March 10th, 2011

Self-Snapshot, 3/2011

After traveling the world for 8 years and having a chance at spending time with guys who have truly become as important to me as my own family, it’s becoming more clear to me that this lifestyle can’t last forever.  Good things, and in this case great things, are usually just temporary apparitions.  More importantly, as I approach my thirties, I really don’t want the jet-set life the way I did when I was in my early twenties.  Not because it’s not interesting and enjoyable, but because traveling 350k miles a year on airliners tends to wear one down after awhile.  Perhaps I’m just sharing this publicly because it’s been a relatively tough year for me so far on the cold/flu front.  It seemed early on that just as I was getting over one thing, I got knocked down with another.  A nice dose of Tamiflu, a change in my daily supplements and religious hand washing helped me immensely.

Back at my normal 110%, I’m booked solid for the next couple of months, but in the back of my mind I know my ‘retirement’ announcement comes soon.  Due to a great education and some nice offers from potential employers, the transition back into the real world thankfully won’t be too harsh:  I’ve invested wisely over the years, allowing myself more than enough time to dabble in a few things before really needing to make a stab at being a hard earner.  While I’ll eventually miss the routine I’ve gotten so used to, it will be nice to leave my bags unpacked for awhile, put away the passport and not have the San Antonio TSA folks greet me by name when they see me coming.  In general, it’ll just be nice to live more normally.
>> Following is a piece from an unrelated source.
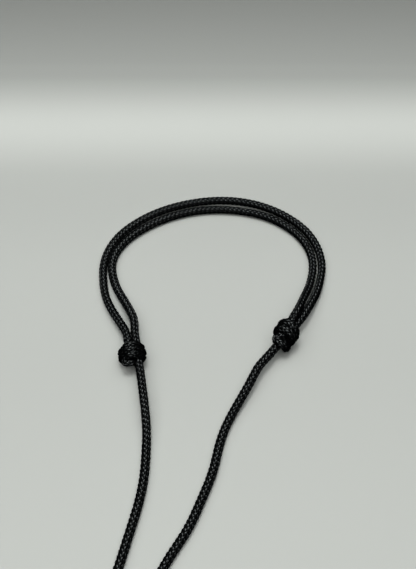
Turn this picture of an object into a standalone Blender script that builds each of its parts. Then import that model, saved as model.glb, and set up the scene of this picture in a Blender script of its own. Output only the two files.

Have more time with my dogs.  Start a project around my loft that I might actually finish.  Find a hobby that doesn’t involve mass amounts of email, FlyerTalk or airline clubs.  Find a group of friends that don’t know what reviews are or judge you based on how your abs or chest look that particular week.

I’ve also found in this line of industry, the guys who actually care about what they do, how they present themselves and what they offer as a reliable product are few and far-between…  That’s just depressing to me.. Sure, there’s a slew of hourly guys, all who serve their purpose while keeping the low-end of the machine going, but once you watch the rates pop up, there’s not necessarily a correlation in quality with it.  Case-in-point: I recently added a local third escort to a scene I was doing with a long term client of mine.  It was going to be a simple group, nothing crazy, everyone has fun, lots of sweat, some domination play.  In person, this add-on escort had the bravado of a Mac truck, immediately emptied the mini bar of vodka without asking and consequentially ended up being as limp-dicked as the Obama administration.  Thankfully, this guy wasn’t my choice.  It all ended up feeling so…  Wrong.  That’s the calling card of so many younger escorts now:  They talk a huge game, can’t deliver on much and aren’t worth anything near what they charge.  They think they can immediately get $300-350 an hour just because they’re young or hung.  What they really end up doing is quietly rating that down to a Craigslist worthy $150-200.  Most never have the talent or smarts to cross that hourly threshold into becoming a true high-end escort.

As for my own trajectory in this business, stay tuned.
I’m going out with a bang…  That you can be sure of.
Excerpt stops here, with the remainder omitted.